Story of the Monument's Limestone Sculptures
The visual beauty of the Indianapolis Soldier’s and Sailor’s Monument lies in the balance of its bronze and limestone features. The light-gray Indiana oolitic limestone contributes an inspirational feeling to the monument. The abundant artwork fails to overwhelm the obelisk precisely because the limestone works harmonize while the bronze works contrast with pleasing result.
Austrian Rudolf Schwarz, a gifted modeler and sculptor, came to the U.S. in 1897 at the bidding of monument architect Bruno Schmitz to carve the important War and Peace groupings that were to be shaped out of huge stone blocks. The dramatic sculptures were lifelike and breathtaking in detail; however, European vs. American life experience came into play when a military veteran onlooker remarked that Civil War soldiers, to a man were young and beardless. Schwarz had carved the images with beards according to his European experience. Because the human figures looked “too German”, Schwarz was asked to remove the facial hair.
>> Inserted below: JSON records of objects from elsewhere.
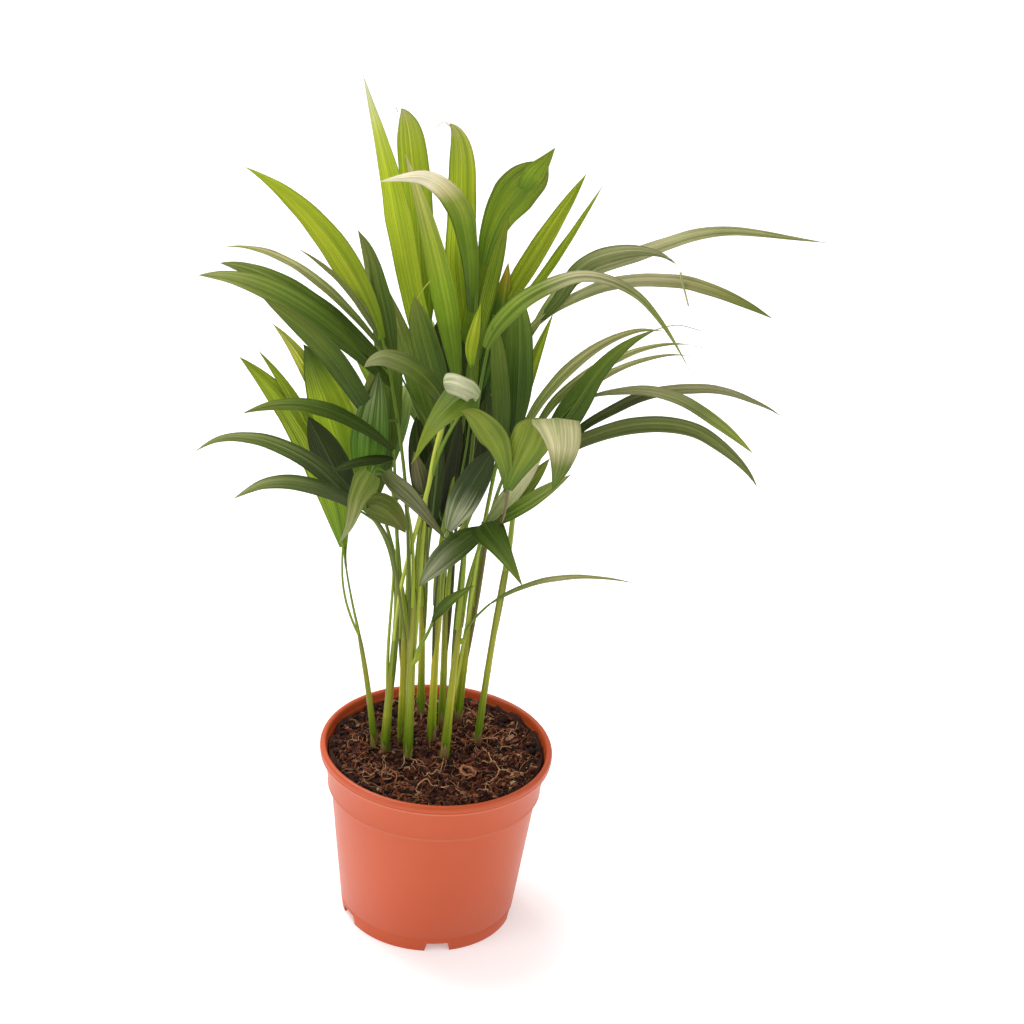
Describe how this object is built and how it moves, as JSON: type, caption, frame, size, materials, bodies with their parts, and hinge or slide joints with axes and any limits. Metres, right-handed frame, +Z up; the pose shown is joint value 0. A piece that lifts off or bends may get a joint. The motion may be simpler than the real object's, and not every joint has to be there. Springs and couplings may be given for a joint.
{
  "type": "potted areca palm",
  "caption": "Young feather palm: a clump of slender stems with arching, split fronds, growing in soil in a round tapered plastic nursery pot that stands on the floor.",
  "frame": {"origin": "on the ground, at the middle of the box round the whole plant, with the foot of the pot on z = 0", "axes": "+Z up along the stems, +X to the viewer's right and +Y away from the viewer of the picture"},
  "size_m": [0.296, 0.236, 0.4449],
  "materials": {
    "pot": "satin",
    "soil": "rough",
    "stem": "satin",
    "frond": "satin"
  },
  "bodies": {
    "root": {"pot": "pot", "soil": "soil", "stem_1": "stem", "frond_left_split": "frond", "stem_2": "stem", "frond_left_middle": "frond", "frond_left_dark": "frond", "stem_3": "stem", "frond_left_upper": "frond", "frond_left_striped": "frond", "frond_rear_left": "frond", "stem_4": "stem", "frond_front_upper": "frond", "frond_left_low": "frond", "leaf_low_dark": "frond", "stem_5": "stem", "frond_tall": "frond", "frond_centre_left": "frond", "frond_rear_middle": "frond", "stem_6": "stem", "frond_high": "frond", "frond_centre_dark": "frond", "frond_low_silver": "frond", "stem_7": "stem", "frond_right_rear": "frond", "frond_centre_back": "frond", "frond_rear_right": "frond", "stem_8": "stem", "frond_right_arch": "frond", "frond_low_centre": "frond", "leaf_low_thin": "frond", "stem_9": "stem", "frond_right_long": "frond", "frond_front": "frond", "stem_10": "stem", "frond_right_middle": "frond"}
  },
  "joints": []
}
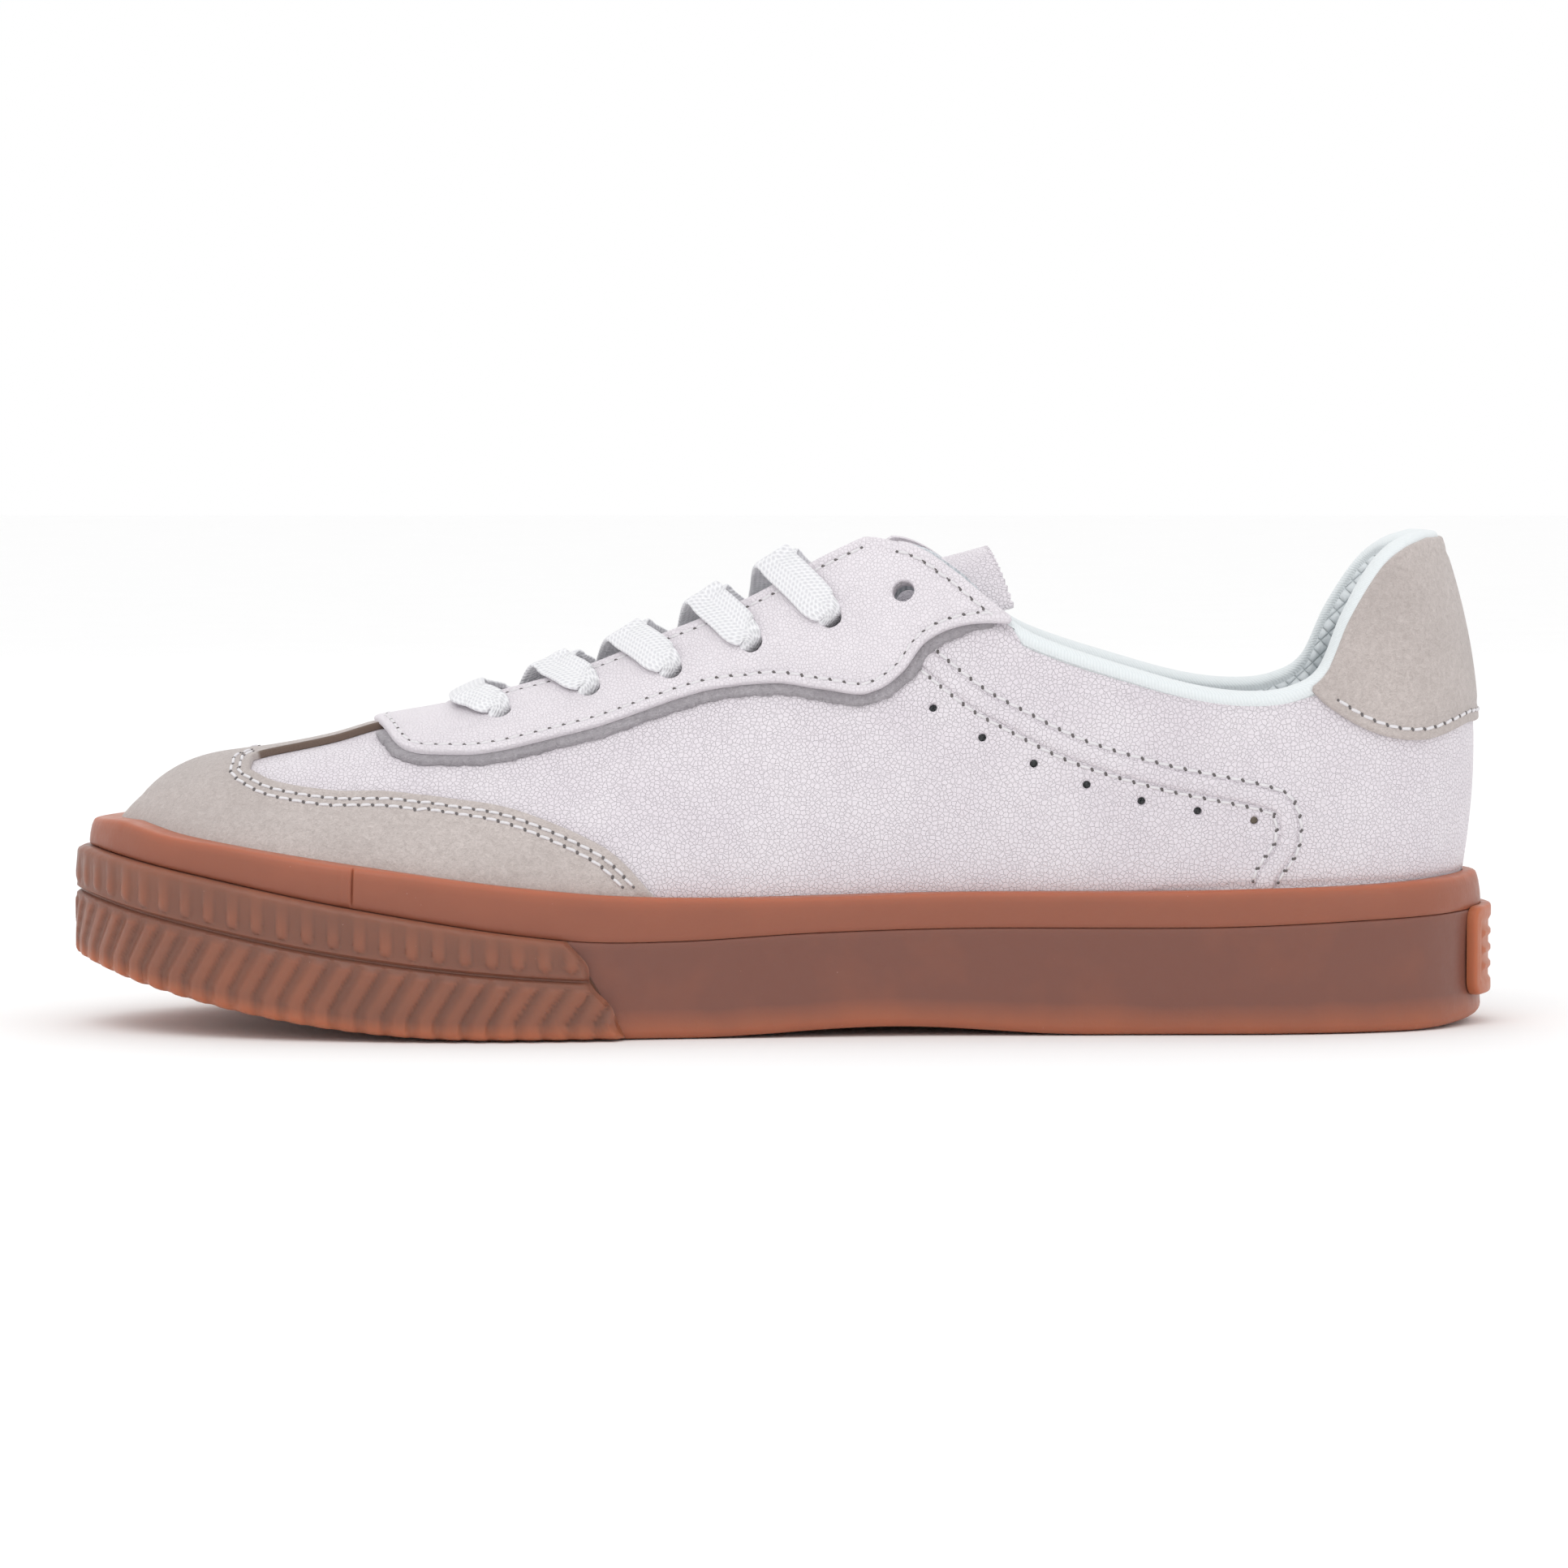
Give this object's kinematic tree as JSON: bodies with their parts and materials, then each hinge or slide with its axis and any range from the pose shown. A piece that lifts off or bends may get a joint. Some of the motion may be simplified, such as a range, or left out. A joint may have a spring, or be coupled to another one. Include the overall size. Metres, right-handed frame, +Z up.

An Indianapolis Star Magazine article from July 8, 1962, reported that Schwarz took the change “in his usual jocular way.” Agreeing that the criticism was not without merit, he was quoted, “so …instead of a sculptor I became a barber, but used a chisel instead of a razor to shave off the full beard of my soldiers and make their physiognomy look American.”
Reportedly a bohemian, Schwarz was absorbed in his art. A caption to a photograph of the artist in the Star Magazine article from 1962 reads, “it must have been a chore successfully to prepare Schwarz for this picture. Usually he was careless about his looks.” Schwarz’ artist soul was also lacking in the ability to make a profit of any kind from his many commissions. Although he had a wife and three children, the family was usually penniless. The report indicates:
“Schwarz almost pointedly overlooked the possible financial rewards in favor of the artistic beauty to be created. And as a consequence, each of his ventures ended in heavy monetary losses.”
A friend and biographer, Theodore Stempfel said of Schwarz, “Trying to manage him was like trying to tame a young mustang.”
Friends and supporters rented a lot on Caven Street and built an adequate shed for Schwarz’s workshop. If Schwarz became secretive about a project, his friends would know it was a going to be a greater artistic than a financial success. Said Stempfel, “He always refused to adopt the higher prices we suggested because to his notion that would be thievery.”